= Pete Franklin =

American sports talk radio host

Pete Franklin (September 22, 1927 - November 23, 2004), nicknamed "The King", "Sweet Pete" and "Pigskin Pete", was an American sports talk radio host who worked in Cleveland, New York and San Francisco. He is widely credited with pioneering the more aggressive, acerbic and attention-grabbing form of the genre, which has since been adopted by generations of sports media personalities, and bringing it to a multinational listening audience.

==Early life and career==
Franklin was born September 22, 1927, in East Longmeadow, Massachusetts. His first broadcasting job was for Armed Forces Radio, and his first radio station job was in 1952 in Oakdale, Louisiana. "I worked 70 hours a week, and my main job was to get to the station early and kill the snakes with a baseball bat," he said of his Louisiana assignments. "They came out of the swamp to the heat of the generator. And I read the farm news. The glamour of show business."

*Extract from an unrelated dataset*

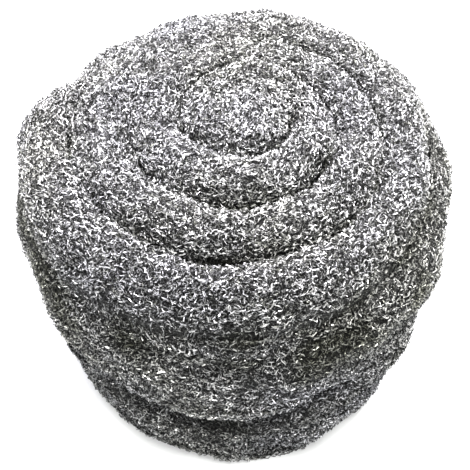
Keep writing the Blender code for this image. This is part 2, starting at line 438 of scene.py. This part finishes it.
def steel_tone_group():
    """Colour and roughness of bright drawn steel for a tone from 0 to 1, darkened by painted shade.
    """
    group = bpy.data.node_groups.new("steel_tone", "ShaderNodeTree")
    for name in ("Tone", "Painted_Shade"):
        socket = group.interface.new_socket(name, in_out="INPUT", socket_type="NodeSocketFloat")
        socket.min_value = 0.0
        socket.max_value = 1.0
    group.interface.new_socket("Color", in_out="OUTPUT", socket_type="NodeSocketColor")
    group.interface.new_socket("Roughness", in_out="OUTPUT", socket_type="NodeSocketFloat")
    link = group.links.new
    given = group.nodes.new("NodeGroupInput")
    result = group.nodes.new("NodeGroupOutput")

    ramp = group.nodes.new("ShaderNodeValToRGB")
    while len(ramp.color_ramp.elements) < len(TONE_GREYS):
        ramp.color_ramp.elements.new(0.5)
    for stop, (place, grey) in zip(ramp.color_ramp.elements, TONE_GREYS):
        stop.position = place
        stop.color = (grey, grey, grey * BLUE_SHARE, 1)
    link(given.outputs["Tone"], ramp.inputs["Fac"])

    where = group.nodes.new("ShaderNodeTexCoord")
    patches = add_node(group, "ShaderNodeTexNoise", Scale=TINT_SCALE, Detail=2.0)
    link(where.outputs["Object"], patches.inputs["Vector"])
    tint = group.nodes.new("ShaderNodeValToRGB")
    for stop, place, colour in zip(tint.color_ramp.elements, TINT_EDGES, (WARM_TINT, COOL_TINT)):
        stop.position = place
        stop.color = colour
    link(patches.outputs["Fac"], tint.inputs["Fac"])
    tinted = add_node(group, "ShaderNodeMix", data_type="RGBA", blend_type="MULTIPLY")
    tinted.inputs["Factor"].default_value = 1.0
    link(ramp.outputs["Color"], tinted.inputs["A"])
    link(tint.outputs["Color"], tinted.inputs["B"])

    # The painted shade darkens the colour towards its olive tint.
    shaded_colour = add_node(group, "ShaderNodeMix", data_type="RGBA", blend_type="MULTIPLY")
    shaded_colour.inputs["B"].default_value = PAINTED_SHADE_TINT
    link(given.outputs["Painted_Shade"], shaded_colour.inputs["Factor"])
    link(tinted.outputs["Result"], shaded_colour.inputs["A"])
    link(shaded_colour.outputs["Result"], result.inputs["Color"])

    roughness = (DARK_ROUGHNESS, BRIGHT_ROUGHNESS)
    polish = map_range(group, given.outputs["Tone"], (0.0, 1.0), roughness)
    link(polish, result.inputs["Roughness"])
    return group


steel_tone = steel_tone_group()


def finish_steel(tree, tone, relief, strength, depth):
    """Give a steel surface its colour and roughness by tone, darkened by painted shade, and its bump
    by a relief.
    """
    link = tree.links.new
    surface = tree.nodes["Principled BSDF"]
    surface.inputs["Metallic"].default_value = STEEL_METALLIC
    surface.inputs["Specular IOR Level"].default_value = STEEL_SPECULAR
    # The painted shade stored at the mesh's corners.
    painted_shade = add_node(tree, "ShaderNodeAttribute", attribute_name="painted_shade")
    steel = tree.nodes.new("ShaderNodeGroup")
    steel.node_tree = steel_tone
    link(tone, steel.inputs["Tone"])
    link(painted_shade.outputs["Fac"], steel.inputs["Painted_Shade"])
    link(steel.outputs["Color"], surface.inputs["Base Color"])
    link(steel.outputs["Roughness"], surface.inputs["Roughness"])
    bump = add_node(tree, "ShaderNodeBump", Strength=strength, Distance=depth)
    link(relief, bump.inputs["Height"])
    link(bump.outputs["Normal"], surface.inputs["Normal"])


def deep_wool_grain_and_shade_material():
    """The depth of the strip: fine crossing fibres seen between those on its surface, painted dark as
    their shade, with a random grain.
    """
    material = bpy.data.materials.new("deep_wool_grain_and_shade")
    material.use_nodes = True
    tree = material.node_tree
    where = tree.nodes.new("ShaderNodeTexCoord")
    tangle = add_node(tree, "ShaderNodeTexNoise", Scale=GRAIN_SCALE, Detail=3.0, Distortion=1.2)
    tree.links.new(where.outputs["Object"], tangle.inputs["Vector"])
    # Most of the depth is painted near black, as shade between the surface fibres; the noise gives
    # its random grain.
    tone = map_range(tree, tangle.outputs["Fac"], (0.47, 0.68), (0.0, 0.75))
    finish_steel(tree, tone, tangle.outputs["Fac"], 0.8, 0.0006)
    return material


strip_body = make_strip_body()
strip_body.data.materials.append(deep_wool_grain_and_shade_material())
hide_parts("steel_wool_roll")
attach(strip_body, "root")

# Fibres on the strip's upper edge
# Steel wool is shaved from wire, so a fibre is a kinked three-edged shaving that narrows to a
# point. Most run along the strip and dive in and out of the tangle; nothing but the tangle
# holds them.

FIBRE_RINGS = 2
FIBRE_POINTS = FIBRE_RINGS + 2
FIBRE_EDGES = 3
FLAT_SECTION = np.array(((-0.5, -0.16), (0.5, -0.16), (0.0, 0.34)))
RING_WIDTHS = np.array((1.0, 0.9))
CURL_SPREAD = (0.5, 1.3)
KINK_PACE = (1.3, 2.4)
TWIST_SPREAD = 0.5
SMALLEST_CELL = 1e-4
FIBRE_FLOOR_GAP = 0.00005
MAP_MARGIN = 0.08

FIBRE_WAVE = 0.00035
FIBRE_WAVE_PACE = (1.4, 3.0)
TIP_LIFT_SHARE = 0.25
TIP_DIP = 0.0003
BRIGHTEST_TONE = 1.05
# Painted shade: lower fibres of a layer get a darker tone, and the lowest more painted shade
LAYER_PAINTED_SHADE = 0.3
TONE_SPREAD = 0.18
TOP_LAYER_SHADE_RELIEF = 0.25
COVERED_PAINTED_SHADE = 0.9
COVERED_POWER = 1.3

# Columns of the strip's surface, counted round its edge from the inner corner of its foot
WALL_START = 3
CAP_START = FOOT_POINTS + WALL_POINTS
CAP_LAST = CAP_START + CAP_POINTS
INNER_FACE_START = CAP_LAST + 1

EDGE_FIBRES = 11500
EDGE_FIBRE_LENGTH = (0.0018, 0.0038)
EDGE_FIBRE_WIDTH = (0.00025, 0.00042)
EDGE_FIBRE_LIFT = (-0.0010, 0.0004)
SLIT_SHARE_OF_FIBRES = 0.3

cell_along = np.linalg.norm(np.gradient(strip_points, axis=0), axis=-1)
cell_across = np.linalg.norm(np.roll(strip_points, -1, axis=1) - strip_points, axis=-1)
cell_area = cell_along * cell_across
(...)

He later worked at radio stations in North Carolina, Georgia, New Jersey, California and Texas, often as a disc jockey. He worked as operations director for WOIO in Canton, Ohio, before moving to WERE (1300 AM) in Cleveland in 1967 to host a sports talk show from 7 to 11 PM, after which he hosted a multi-subject talk show from midnight until 5 AM.

==WWWE in Cleveland==
The zenith of Franklin's career came when he hosted Sportsline on 50,000-watt Cleveland AM station WWWE ("3WE") 1100-AM (eventually renamed WTAM) from 1972 to 1987. Arguably the most popular host on the station, he was popular for his extensive knowledge, outspoken opinions, gruff demeanor and rude banter with callers. Among his trademarks were playing the sound of a flushing toilet as he cut off callers he considered offensive, playing funeral music when the Indians were hopelessly out of contention for the season in question (thus giving them a "proper burial", usually in midsummer given their poor play at that time), his winner and the loser of the day preceded by appropriate introductory music for each, and boasting that his station's nighttime signal could be heard "over 38 states and half of Canada" (a claim still stated on air by WTAM talk-show hosts to this day).

His caustic personality was a primary reason why "3WE" lost its status as the flagship station of the NBA's Cleveland Cavaliers in 1981 when he feuded with team owner Ted Stepien. Franklin and Cavaliers' radio voice Joe Tait openly questioned Stepien's ability to operate the team after multiple poor trades and unwise free agent signings leading to a depletion of talent. He went so far as to refer to Stepien again and again by his initials, "T.S.", which Franklin said stood for "Too Stupid." Stepien retaliated by canceling WWWE's radio contract and firing Tait.

Franklin popularized several regular callers by giving them nicknames like "The Swami", "The Prosecutor", and "Mr. Know-It-All". The latter, Mike Trivisonno, eventually became a radio host and became Franklin's full-time replacement.

==Later career==
In August 1987, Franklin announced he had been hired by upstart all-sports station WFAN in New York City to be its afternoon host starting the following month. His initial contract with the station was for two years and $600,000. But his act wore thin in the Big Apple, where critics and callers alike disliked his condescending style. New York Times columnist George Vecsey wrote that Franklin was a "so-called big name ... whose specialty was hurling insults at fans who knew vastly more than he did." After much controversy and dismal ratings, he resigned in July 1989 two months before the end of his contract, and was replaced by the Mike and the Mad Dog program.

He returned to Cleveland and "3WE" immediately afterward. The station even held a press conference to herald his homecoming. However, management dropped him after a year. He moved west, working at KNBR 680 AM in San Francisco from 1991 to 1997 and mostly hosting his show. He revived his "Winners and Losers of the Day" in sports, and his "Pigskin Pete Predicts" during the football season from his Cleveland days. He later joined Bob Fitzgerald as co-hosts of The King and The Kid.

Franklin returned for a third time to the WTAM airwaves in 1998, briefly hosting Sportsline from a studio in his California home. He joined KNBR's sister station KTCT 1050 AM in 1999, and finished his broadcasting career there in 2000.

His book entitled You Could Argue But You'd Be Wrong was published in 1988.

==Death==
Pete Franklin died on November 23, 2004, at age 77 in Nipomo, California, after a long illness.